Wheelwomen at Work is live!

May 4, 2015 | neejerch
MillermechanicI am excited to announce that Wheelwomen at Work is live!
 
Over the past academic year, I’ve been researching, writing and developing my CHI digital humanities project Wheelwomen at Work: Mapping Women’s Involvment in the Nineteenth-Century Bicycle Industry. For my launch post, I am going to recap why I developed the project, what tools I used, and future directions for the project.
 
My dissertation explores how nineteenth-century women used bicycling as an activist strategy. While conducting research, I uncovered how women’s involvement in the nineteenth-century bicycle industry was multifaceted and key to the industry as a whole, even though men held leadership positions in bicycle companies. I have found evidence of women who designed and produced bicycle accessories and clothing, while others developed frames and components. Women also worked in bicycle shops in sales and even as mechanics, and it was common for bicycle corporations to hire women as sales ‘agents’ to promote their brand. Other women quietly worked their way up to management positions in local factories. Young, working- class women were the invisible laborers behind most components and accessories, working long hours in dangerous machine shops and factory floors.

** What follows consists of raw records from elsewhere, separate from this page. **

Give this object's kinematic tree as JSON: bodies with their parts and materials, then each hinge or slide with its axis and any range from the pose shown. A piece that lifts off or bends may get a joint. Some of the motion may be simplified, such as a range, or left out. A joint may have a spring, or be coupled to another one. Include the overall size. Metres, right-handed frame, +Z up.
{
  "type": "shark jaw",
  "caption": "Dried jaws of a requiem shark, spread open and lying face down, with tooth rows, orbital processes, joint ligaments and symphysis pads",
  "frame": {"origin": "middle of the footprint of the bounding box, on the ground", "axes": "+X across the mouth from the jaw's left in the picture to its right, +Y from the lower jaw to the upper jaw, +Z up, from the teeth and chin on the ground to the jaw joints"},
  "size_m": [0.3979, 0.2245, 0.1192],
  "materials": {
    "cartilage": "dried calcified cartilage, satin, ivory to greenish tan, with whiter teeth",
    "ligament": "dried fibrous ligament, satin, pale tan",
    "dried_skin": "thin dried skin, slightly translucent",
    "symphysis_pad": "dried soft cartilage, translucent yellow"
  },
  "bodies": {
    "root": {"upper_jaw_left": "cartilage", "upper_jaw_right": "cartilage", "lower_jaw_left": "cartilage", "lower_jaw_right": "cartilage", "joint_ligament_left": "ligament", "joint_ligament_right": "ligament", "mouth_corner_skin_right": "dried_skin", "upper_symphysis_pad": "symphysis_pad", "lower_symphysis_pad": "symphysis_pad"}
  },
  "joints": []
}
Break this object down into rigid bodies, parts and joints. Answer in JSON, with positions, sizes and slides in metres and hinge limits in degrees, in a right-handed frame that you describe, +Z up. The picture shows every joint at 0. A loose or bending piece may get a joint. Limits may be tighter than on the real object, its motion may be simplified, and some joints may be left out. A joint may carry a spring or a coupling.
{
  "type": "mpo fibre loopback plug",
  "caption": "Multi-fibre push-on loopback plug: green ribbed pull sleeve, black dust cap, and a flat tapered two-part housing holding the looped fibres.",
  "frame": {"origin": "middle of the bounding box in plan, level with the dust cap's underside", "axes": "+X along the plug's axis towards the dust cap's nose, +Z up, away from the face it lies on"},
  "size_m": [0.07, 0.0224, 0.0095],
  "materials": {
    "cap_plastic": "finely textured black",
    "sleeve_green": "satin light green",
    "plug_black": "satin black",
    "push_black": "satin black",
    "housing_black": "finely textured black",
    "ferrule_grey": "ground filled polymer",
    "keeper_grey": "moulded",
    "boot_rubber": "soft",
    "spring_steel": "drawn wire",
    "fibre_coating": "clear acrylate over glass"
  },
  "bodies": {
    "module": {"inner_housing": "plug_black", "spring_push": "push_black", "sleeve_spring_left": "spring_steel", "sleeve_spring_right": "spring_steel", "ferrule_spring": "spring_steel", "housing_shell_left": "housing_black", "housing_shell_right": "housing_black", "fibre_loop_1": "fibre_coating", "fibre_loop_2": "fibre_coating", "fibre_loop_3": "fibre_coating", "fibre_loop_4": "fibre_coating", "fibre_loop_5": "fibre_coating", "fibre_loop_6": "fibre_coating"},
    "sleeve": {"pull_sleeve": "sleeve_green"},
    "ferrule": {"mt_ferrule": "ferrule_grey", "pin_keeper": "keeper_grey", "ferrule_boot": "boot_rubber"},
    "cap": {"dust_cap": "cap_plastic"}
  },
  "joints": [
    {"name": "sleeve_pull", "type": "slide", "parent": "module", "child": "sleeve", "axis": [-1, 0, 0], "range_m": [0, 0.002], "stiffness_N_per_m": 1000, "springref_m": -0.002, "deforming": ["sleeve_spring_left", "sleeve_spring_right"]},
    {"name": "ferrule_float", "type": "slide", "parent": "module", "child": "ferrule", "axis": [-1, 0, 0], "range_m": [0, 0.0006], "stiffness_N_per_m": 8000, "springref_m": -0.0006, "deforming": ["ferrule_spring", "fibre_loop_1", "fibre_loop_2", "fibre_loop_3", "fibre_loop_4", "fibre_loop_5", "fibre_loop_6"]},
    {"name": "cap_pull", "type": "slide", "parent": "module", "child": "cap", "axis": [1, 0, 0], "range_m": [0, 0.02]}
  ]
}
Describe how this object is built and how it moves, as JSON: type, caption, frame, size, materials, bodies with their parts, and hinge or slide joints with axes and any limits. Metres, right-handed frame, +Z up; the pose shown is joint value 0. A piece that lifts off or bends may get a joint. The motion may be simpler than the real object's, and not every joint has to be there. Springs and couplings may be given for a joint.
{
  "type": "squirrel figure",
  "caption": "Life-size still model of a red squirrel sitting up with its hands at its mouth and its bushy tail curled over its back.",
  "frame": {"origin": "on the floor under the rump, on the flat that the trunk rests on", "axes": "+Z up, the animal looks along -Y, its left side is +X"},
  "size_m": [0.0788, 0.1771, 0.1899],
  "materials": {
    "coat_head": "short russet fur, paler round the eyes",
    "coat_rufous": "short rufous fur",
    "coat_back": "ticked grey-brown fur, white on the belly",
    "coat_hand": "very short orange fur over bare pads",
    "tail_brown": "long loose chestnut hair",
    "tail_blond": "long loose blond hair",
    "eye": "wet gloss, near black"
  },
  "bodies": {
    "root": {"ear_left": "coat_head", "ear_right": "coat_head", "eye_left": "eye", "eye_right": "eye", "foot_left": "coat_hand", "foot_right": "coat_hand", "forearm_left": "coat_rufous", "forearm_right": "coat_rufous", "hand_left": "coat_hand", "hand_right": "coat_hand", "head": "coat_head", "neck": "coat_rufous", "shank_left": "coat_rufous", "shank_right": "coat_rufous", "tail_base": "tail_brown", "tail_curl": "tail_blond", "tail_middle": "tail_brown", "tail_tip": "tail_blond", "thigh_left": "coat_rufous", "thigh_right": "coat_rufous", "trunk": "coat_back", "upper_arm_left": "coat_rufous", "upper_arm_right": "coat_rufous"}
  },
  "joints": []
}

I found a wealth of sources on women in the bicycle industry, yet they were largely scattered across archives. I believed these sources could be much more useful to scholars and lay enthusiasts in an accessible and organized format. I hoped that digitally curating these sources could allow for a deeper and richer understanding of women’s contributions to the bicycle industry, instead of reading individual women’s work as an outlining example isolated from one another.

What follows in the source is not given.